Exercise inputs:
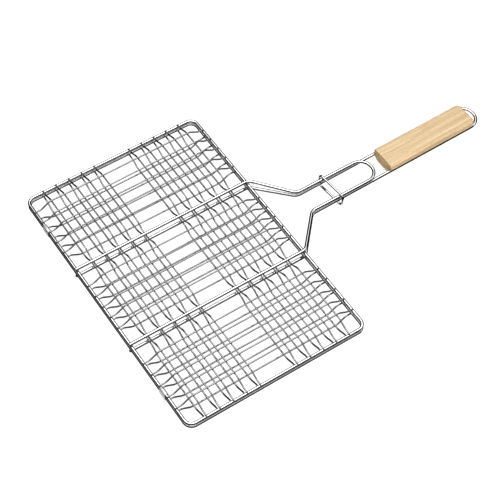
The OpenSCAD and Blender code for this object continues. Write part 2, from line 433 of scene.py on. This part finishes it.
def rim(half, side):
    y, z = BASKET_L / 2, side * RIM_Z
    corners = [(0, -y, z), (BASKET_W, -y, z), (BASKET_W, y, z), (0, y, z)]
    route = rounded([MIDDLE + Vector(c) for c in corners], CORNER_R, closed=True)
    piece = wire_mesh(f"{half}_rim_wire", route, RIM_D, RIM_SIDES, closed=True)
    return dress(piece, BODY_OF_HALF[half], "rim_wire", RIM_CHROME, f"{half}_rim")


STRAY_WAVES = 3


def wander(route, axis, amount, seed):
    """Lets a thin wire stray a little sideways between its two ends, as hand-loaded wire does."""
    pick = random.Random(seed)
    waves = [
        (pick.uniform(1, 3.2), pick.uniform(0, 2 * math.pi), pick.uniform(0.3, 1))
        for _ in range(STRAY_WAVES)
    ]
    length = sum((b - a).length for a, b in zip(route, route[1:]))
    out, s = [], 0.0
    for i, p in enumerate(route):
        if i:
            s += (p - route[i - 1]).length
        t = s / length
        hold = math.sin(math.pi * t) ** 0.5
        shift = sum(k * math.sin(math.pi * w * t + phase) for w, phase, k in waves) / STRAY_WAVES
        moved = p.copy()
        moved[axis] += amount * hold * shift
        out.append(moved)
    return out


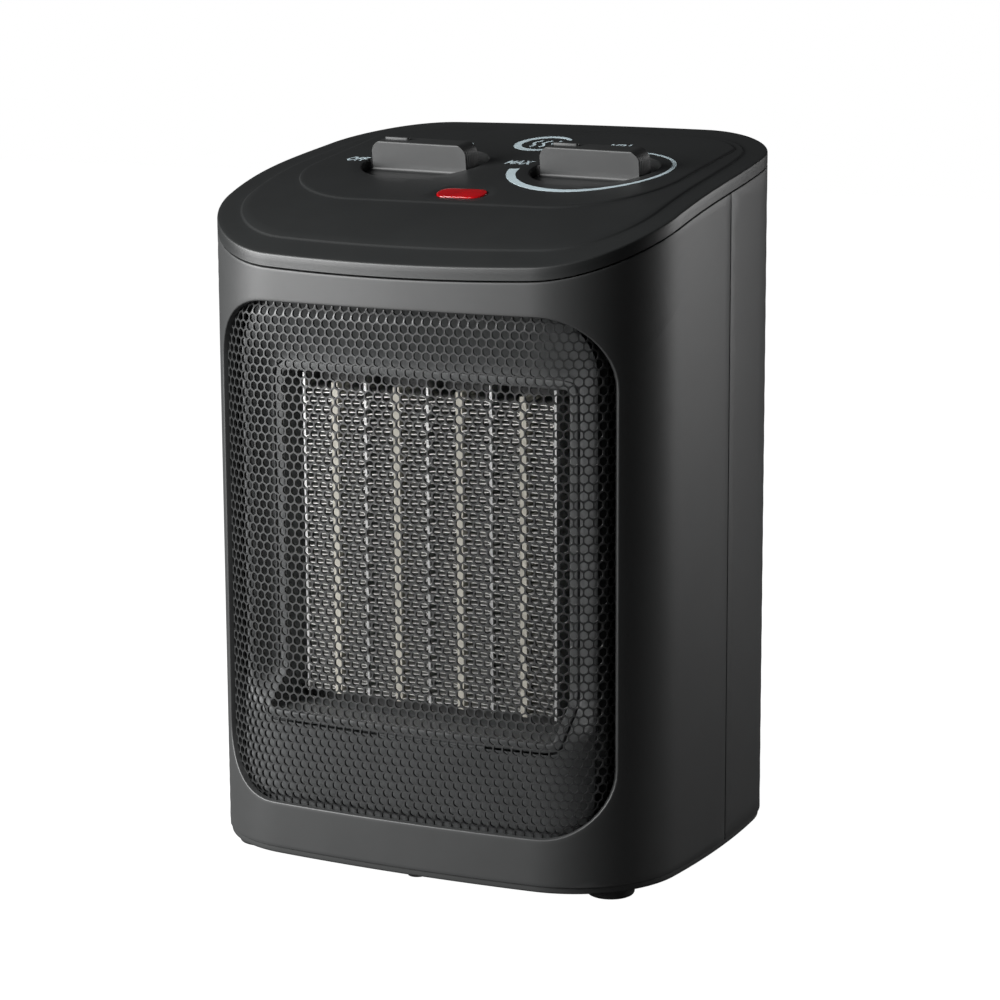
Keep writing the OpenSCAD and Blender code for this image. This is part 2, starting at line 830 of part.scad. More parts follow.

Instruction:
Each record above should be returned exactly as it appears.

Solution:
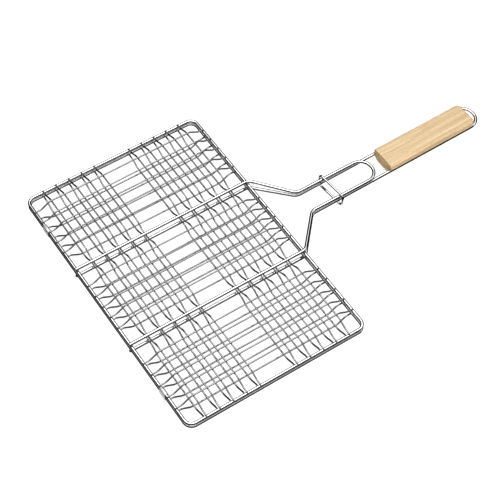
The OpenSCAD and Blender code for this object continues. Write part 2, from line 433 of scene.py on. This part finishes it.
def rim(half, side):
    y, z = BASKET_L / 2, side * RIM_Z
    corners = [(0, -y, z), (BASKET_W, -y, z), (BASKET_W, y, z), (0, y, z)]
    route = rounded([MIDDLE + Vector(c) for c in corners], CORNER_R, closed=True)
    piece = wire_mesh(f"{half}_rim_wire", route, RIM_D, RIM_SIDES, closed=True)
    return dress(piece, BODY_OF_HALF[half], "rim_wire", RIM_CHROME, f"{half}_rim")


STRAY_WAVES = 3


def wander(route, axis, amount, seed):
    """Lets a thin wire stray a little sideways between its two ends, as hand-loaded wire does."""
    pick = random.Random(seed)
    waves = [
        (pick.uniform(1, 3.2), pick.uniform(0, 2 * math.pi), pick.uniform(0.3, 1))
        for _ in range(STRAY_WAVES)
    ]
    length = sum((b - a).length for a, b in zip(route, route[1:]))
    out, s = [], 0.0
    for i, p in enumerate(route):
        if i:
            s += (p - route[i - 1]).length
        t = s / length
        hold = math.sin(math.pi * t) ** 0.5
        shift = sum(k * math.sin(math.pi * w * t + phase) for w, phase, k in waves) / STRAY_WAVES
        moved = p.copy()
        moved[axis] += amount * hold * shift
        out.append(moved)
    return out


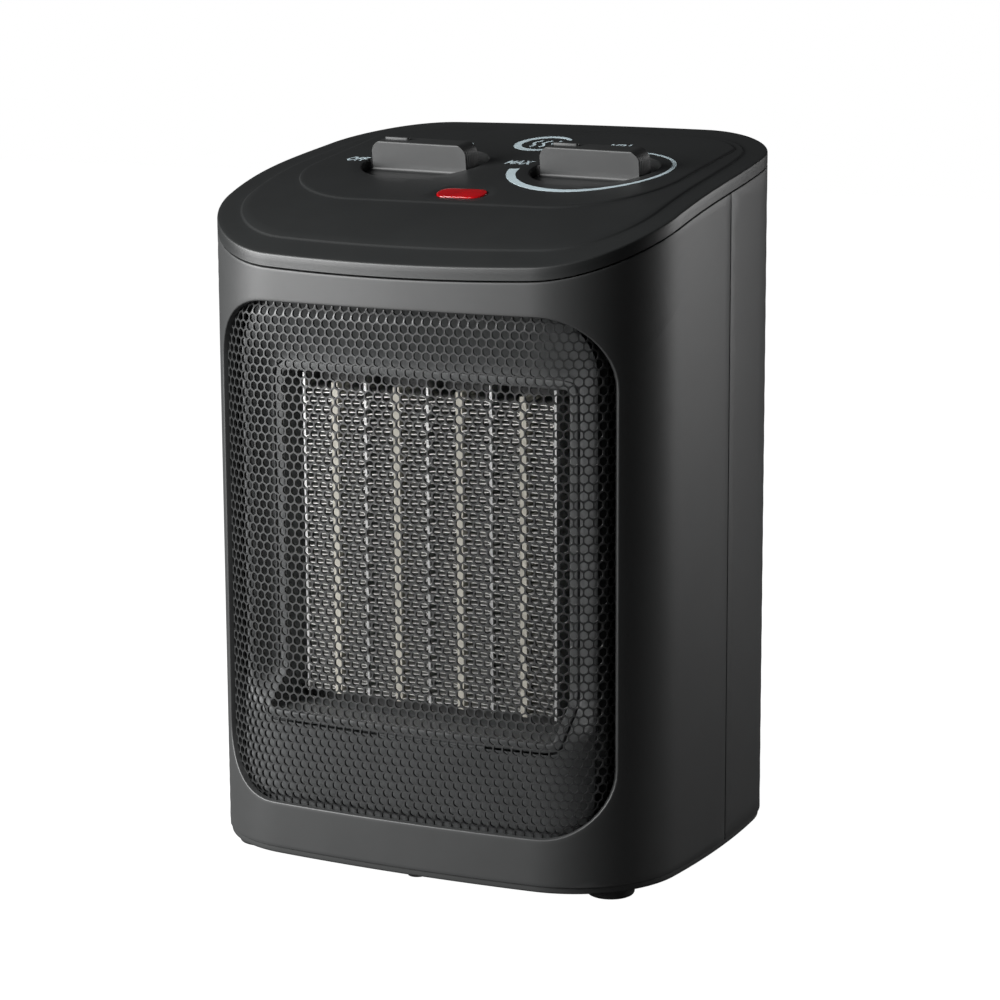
Keep writing the OpenSCAD and Blender code for this image. This is part 2, starting at line 830 of part.scad. More parts follow.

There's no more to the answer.